Er selbst sei durch jahrelange Erfahrungen als Jugendrichter zu dem Standpunkt gelangt, dass das 1994er-BVerfG-Urteil längst nicht mehr zeitgemäß sei, berichtet der rbb. Es stehe nach Müllers Meinung inzwischen fest, dass das „Suchtpotential [sic] von Cannabis“ als „wesentlich geringer“ einzuschätzen sei als das Suchtpotenzial von Nikotin oder Alkohol. Ursprüngliche Annahmen über die Gefahr langfristigen Konsums hätten sich nicht als richtig erwiesen.

Müller, so der rbb, setze sich schon seit Jahren für die Legalisierung von Cannabis und für ein Umdenken in der „gescheiterten Drogenpolitik“ ein.

BVerfG: Alkohol noch schädlicher, aber…

Die beiden BVerfG-Richterinnen Dr. Sybille Kessal-Wulf, Prof. Astrid Wallrabenstein und der BVerfG-Richter Thomas Offenloch waren aber Müllers Argumenten nicht gefolgt: Es sei nach wie vor „nicht belegt“, ob Cannabis „völlig ungefährlich“ sei.

Außerdem, so die Verfassungsrichter laut rbb, gehe es beim Betäubungsmittelgesetz vor allem darum, „nicht nur den einzelnen Konsumenten, sondern insbesondere Jugendliche“ zu schützen und „den Kampf gegen die organisierte Kriminalität“ führen zu wollen. Aus ihrer Sicht sei es auch kein stichhaltiges Argument, dass manch andere Staaten ihre Drogenpolitik längst gelockert hätten.

Dem Bundesverfassungsgericht sei zwar schon 1994 klar gewesen, dass Alkohol durchaus „schädlicher und gefährlicher sei als Cannabis“. Alkoholkonsum aber lasse sich nach Einschätzung des Verfassungsgerichts „wegen der herkömmlichen Konsumgewohnheiten in Deutschland und im europäischen Kulturkreis nicht effektiv unterbinden“.

Der Berliner Rechtsanwalt und Journalist Hasso Suliak kommentierte den aktuellen BVerfG-Entscheid bei „Legal Tribune Online“ (LTO) als „ein verheerendes politisches Signal“, das zudem in einem „belehrende[n] und mitunter despektierlich-genervte[n] Ton“ gegeben worden sei. Zudem zeuge der Beschluss von einer „bemerkenswert tiefen Ablehnung der Kammer gegenüber einer liberalen Cannabispolitik“.

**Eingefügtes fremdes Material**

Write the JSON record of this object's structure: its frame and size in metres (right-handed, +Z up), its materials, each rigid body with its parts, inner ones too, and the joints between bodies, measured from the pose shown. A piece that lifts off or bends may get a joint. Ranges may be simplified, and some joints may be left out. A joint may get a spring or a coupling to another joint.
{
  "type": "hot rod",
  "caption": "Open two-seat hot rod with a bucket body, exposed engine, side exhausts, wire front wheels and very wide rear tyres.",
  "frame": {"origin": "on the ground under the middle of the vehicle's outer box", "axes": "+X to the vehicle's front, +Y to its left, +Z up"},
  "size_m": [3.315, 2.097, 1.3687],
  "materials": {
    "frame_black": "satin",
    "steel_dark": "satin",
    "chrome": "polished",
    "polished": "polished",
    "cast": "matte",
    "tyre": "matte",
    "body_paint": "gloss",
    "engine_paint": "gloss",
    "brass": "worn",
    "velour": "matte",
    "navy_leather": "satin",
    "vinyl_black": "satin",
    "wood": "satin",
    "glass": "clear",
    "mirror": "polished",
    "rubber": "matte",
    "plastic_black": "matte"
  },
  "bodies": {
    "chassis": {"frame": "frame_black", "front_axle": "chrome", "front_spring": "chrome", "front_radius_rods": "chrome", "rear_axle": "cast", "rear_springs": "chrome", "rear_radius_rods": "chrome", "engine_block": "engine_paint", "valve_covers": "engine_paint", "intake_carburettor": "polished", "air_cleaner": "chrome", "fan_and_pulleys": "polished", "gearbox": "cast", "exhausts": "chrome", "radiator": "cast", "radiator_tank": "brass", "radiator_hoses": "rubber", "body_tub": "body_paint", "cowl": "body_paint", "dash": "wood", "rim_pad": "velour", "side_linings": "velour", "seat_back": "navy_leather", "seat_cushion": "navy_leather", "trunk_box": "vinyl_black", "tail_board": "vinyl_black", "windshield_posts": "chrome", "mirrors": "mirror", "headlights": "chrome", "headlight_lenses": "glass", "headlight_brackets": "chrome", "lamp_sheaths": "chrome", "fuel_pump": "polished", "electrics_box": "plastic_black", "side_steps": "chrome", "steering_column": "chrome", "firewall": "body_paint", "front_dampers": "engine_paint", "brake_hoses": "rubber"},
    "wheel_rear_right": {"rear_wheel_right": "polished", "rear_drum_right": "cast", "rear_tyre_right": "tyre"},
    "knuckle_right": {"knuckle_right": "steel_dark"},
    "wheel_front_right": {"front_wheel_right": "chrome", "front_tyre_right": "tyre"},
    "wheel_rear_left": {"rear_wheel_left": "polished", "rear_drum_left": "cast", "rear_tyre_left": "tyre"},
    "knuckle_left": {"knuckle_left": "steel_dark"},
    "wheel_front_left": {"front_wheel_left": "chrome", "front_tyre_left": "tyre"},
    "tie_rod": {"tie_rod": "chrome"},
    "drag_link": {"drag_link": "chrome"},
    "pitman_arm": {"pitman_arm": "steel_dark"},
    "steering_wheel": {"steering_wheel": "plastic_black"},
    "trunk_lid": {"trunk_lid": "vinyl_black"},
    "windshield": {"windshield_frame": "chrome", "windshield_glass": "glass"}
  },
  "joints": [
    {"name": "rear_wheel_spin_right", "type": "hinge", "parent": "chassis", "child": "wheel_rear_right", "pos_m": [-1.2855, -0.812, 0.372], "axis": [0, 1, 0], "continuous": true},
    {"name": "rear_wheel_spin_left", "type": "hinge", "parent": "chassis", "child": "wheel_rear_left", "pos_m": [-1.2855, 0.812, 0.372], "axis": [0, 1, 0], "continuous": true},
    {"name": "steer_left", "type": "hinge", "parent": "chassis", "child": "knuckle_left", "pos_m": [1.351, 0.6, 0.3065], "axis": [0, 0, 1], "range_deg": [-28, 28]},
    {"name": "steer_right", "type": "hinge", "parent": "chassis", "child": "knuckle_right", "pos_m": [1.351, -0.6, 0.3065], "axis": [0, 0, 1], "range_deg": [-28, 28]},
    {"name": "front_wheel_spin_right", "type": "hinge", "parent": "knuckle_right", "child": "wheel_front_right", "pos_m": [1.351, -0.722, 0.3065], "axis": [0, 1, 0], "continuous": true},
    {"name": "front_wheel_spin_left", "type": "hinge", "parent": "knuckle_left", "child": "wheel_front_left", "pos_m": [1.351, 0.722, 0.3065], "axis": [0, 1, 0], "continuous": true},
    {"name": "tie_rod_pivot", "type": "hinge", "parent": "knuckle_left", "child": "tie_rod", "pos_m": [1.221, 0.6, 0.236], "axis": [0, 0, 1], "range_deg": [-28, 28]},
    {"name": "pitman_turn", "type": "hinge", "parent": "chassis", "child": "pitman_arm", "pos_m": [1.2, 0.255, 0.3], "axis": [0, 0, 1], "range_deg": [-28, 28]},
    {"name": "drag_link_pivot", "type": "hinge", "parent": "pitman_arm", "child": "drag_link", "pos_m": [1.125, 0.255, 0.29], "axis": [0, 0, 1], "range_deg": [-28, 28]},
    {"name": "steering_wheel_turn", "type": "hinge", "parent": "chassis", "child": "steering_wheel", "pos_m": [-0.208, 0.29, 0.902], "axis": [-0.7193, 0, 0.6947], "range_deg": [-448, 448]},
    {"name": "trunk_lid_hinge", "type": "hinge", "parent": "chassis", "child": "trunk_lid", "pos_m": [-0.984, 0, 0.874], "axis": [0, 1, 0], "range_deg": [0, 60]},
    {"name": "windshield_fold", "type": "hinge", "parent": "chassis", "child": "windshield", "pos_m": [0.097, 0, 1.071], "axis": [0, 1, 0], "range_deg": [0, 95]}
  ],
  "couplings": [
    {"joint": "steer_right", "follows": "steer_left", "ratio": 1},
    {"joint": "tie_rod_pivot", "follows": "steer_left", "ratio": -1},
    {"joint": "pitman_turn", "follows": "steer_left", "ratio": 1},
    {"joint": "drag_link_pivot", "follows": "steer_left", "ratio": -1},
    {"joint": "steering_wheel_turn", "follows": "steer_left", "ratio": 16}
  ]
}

Noch ein weiter Weg bis zum ersten legalen Joint

Das Thema Cannabislegalisierung hatte schon im Wahlkampf 2021 eine gewisse Rolle gespielt. Bundesgesundheitsminister Karl Lauterbach (SPD) will nun bald Nägel mit Köpfen machen. Ihm schwebt ein „Zwei-Säulen-Modell“ vor.

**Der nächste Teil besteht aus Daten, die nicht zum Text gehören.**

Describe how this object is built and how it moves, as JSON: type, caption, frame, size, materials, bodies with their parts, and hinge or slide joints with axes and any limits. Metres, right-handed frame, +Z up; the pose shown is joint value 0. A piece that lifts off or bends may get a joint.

In einem ersten Schritt will Lauterbach den Besitz von 25 Gramm Cannabis für Erwachsene straffrei stellen lassen. Außerdem soll es Menschen ab 18 Jahren erlaubt sein, maximal drei Hanfpflanzen für den Eigenkonsum selbst anzubauen. Auch ein gemeinschaftlicher nichtkommerzieller Anbau soll in „Cannabis Social Clubs“ gestattet sein. Ein Referentenentwurf für Säule eins liegt seit Ende Juni 2023 vor (PDF). Das Papier wurde nach Angaben des Bundesgesundheitsministeriums (BMG) bereits in „die Ressortabstimmung“ übergeben. Danach müssen erst Länder und Verbände gehört werden, bevor es zur Lesung in den Bundestag geht.

Der Gesetzentwurf zur zweiten Säule soll laut BMG noch im Laufe des Jahres 2023 ausformuliert werden. Dabei soll es um die Etablierung von „regionalen Modellvorhaben mit kommerziellen Lieferketten“ gehen. Solche Pläne machten allerdings eine Prüfung durch die Europäische Kommission erforderlich, heißt es beim Ministerium.

Die Freigabe von Cannabis (auch „Marihuana“ oder „Gras“) als Rausch- oder Heilmittel wird seit Jahrzehnten kontrovers diskutiert. Gegner der Legalisierung argumentieren mit vielfältigen negativen Folgen.